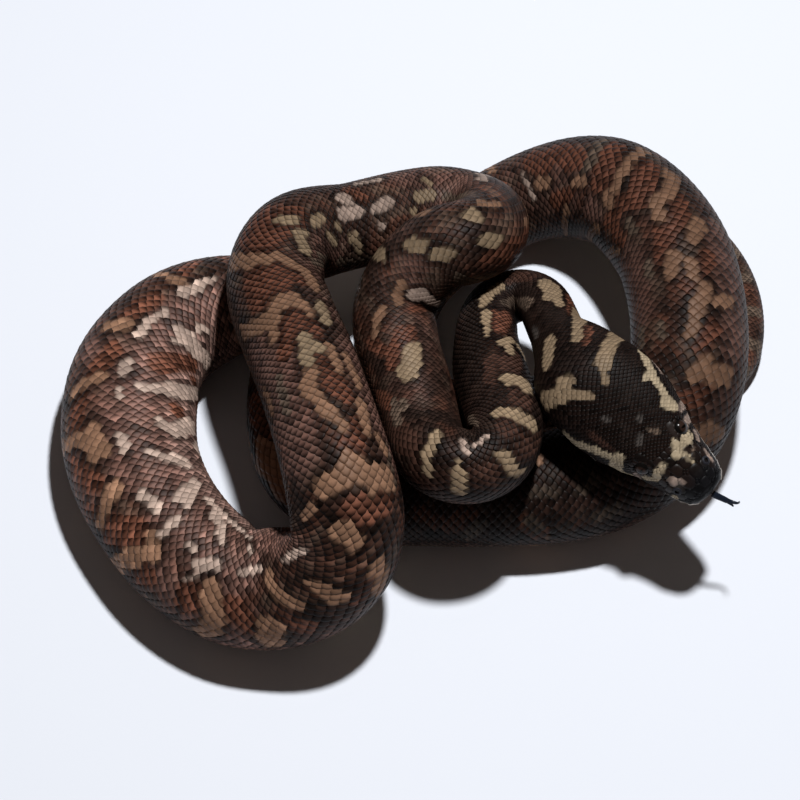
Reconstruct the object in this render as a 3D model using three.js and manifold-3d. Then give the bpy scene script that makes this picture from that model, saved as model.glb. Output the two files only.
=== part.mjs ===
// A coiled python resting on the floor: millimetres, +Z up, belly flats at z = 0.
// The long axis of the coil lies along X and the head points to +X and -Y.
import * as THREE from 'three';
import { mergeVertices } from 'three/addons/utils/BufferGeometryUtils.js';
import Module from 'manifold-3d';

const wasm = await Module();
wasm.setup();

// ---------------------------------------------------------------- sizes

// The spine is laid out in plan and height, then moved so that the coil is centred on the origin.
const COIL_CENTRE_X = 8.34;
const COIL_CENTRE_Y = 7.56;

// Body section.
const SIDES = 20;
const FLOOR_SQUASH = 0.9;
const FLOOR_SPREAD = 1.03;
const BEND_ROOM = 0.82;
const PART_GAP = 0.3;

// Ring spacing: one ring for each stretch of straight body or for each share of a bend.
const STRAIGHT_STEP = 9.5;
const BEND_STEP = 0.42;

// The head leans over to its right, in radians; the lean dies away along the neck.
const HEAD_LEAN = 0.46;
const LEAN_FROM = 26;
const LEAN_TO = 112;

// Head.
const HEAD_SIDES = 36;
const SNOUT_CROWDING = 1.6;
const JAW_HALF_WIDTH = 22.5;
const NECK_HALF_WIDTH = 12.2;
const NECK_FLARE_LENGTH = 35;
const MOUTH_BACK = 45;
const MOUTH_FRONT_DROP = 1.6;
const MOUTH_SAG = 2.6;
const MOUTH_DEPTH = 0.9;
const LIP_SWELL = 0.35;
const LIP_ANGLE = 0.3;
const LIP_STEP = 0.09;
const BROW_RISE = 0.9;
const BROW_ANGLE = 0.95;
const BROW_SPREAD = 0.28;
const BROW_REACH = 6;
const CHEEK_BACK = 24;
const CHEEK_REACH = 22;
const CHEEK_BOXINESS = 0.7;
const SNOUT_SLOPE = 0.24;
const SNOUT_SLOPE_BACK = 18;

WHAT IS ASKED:
Exactly as written, please reproduce the lines from the first line of the data to the line containing "const LEAN_TO = 112;", inclusive, and nothing else.

RESPONSE FOR THIS EXERCISE:
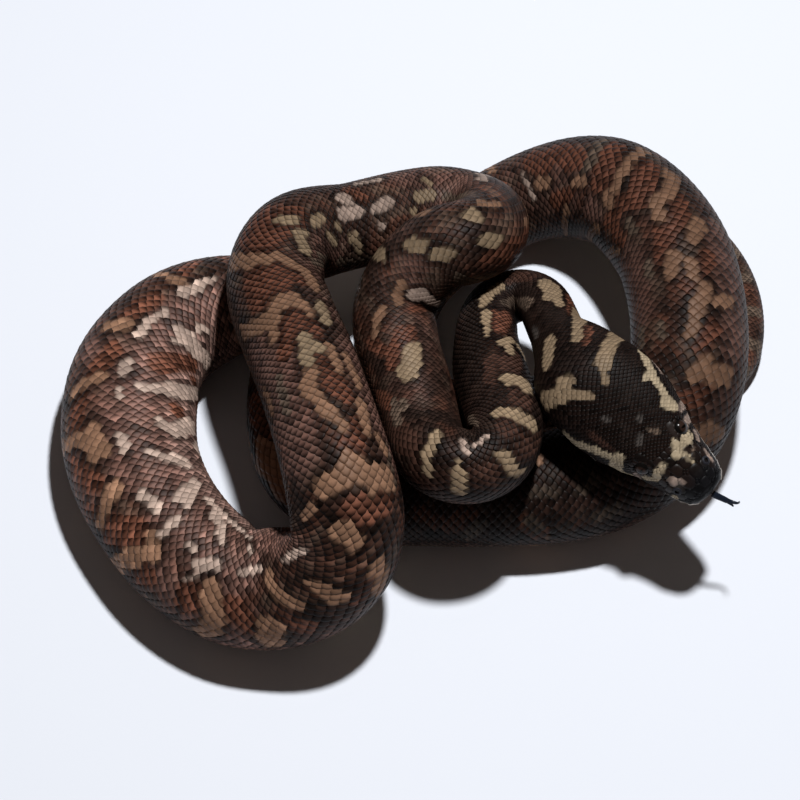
Reconstruct the object in this render as a 3D model using three.js and manifold-3d. Then give the bpy scene script that makes this picture from that model, saved as model.glb. Output the two files only.
=== part.mjs ===
// A coiled python resting on the floor: millimetres, +Z up, belly flats at z = 0.
// The long axis of the coil lies along X and the head points to +X and -Y.
import * as THREE from 'three';
import { mergeVertices } from 'three/addons/utils/BufferGeometryUtils.js';
import Module from 'manifold-3d';

const wasm = await Module();
wasm.setup();

// ---------------------------------------------------------------- sizes

// The spine is laid out in plan and height, then moved so that the coil is centred on the origin.
const COIL_CENTRE_X = 8.34;
const COIL_CENTRE_Y = 7.56;

// Body section.
const SIDES = 20;
const FLOOR_SQUASH = 0.9;
const FLOOR_SPREAD = 1.03;
const BEND_ROOM = 0.82;
const PART_GAP = 0.3;

// Ring spacing: one ring for each stretch of straight body or for each share of a bend.
const STRAIGHT_STEP = 9.5;
const BEND_STEP = 0.42;

// The head leans over to its right, in radians; the lean dies away along the neck.
const HEAD_LEAN = 0.46;
const LEAN_FROM = 26;
const LEAN_TO = 112;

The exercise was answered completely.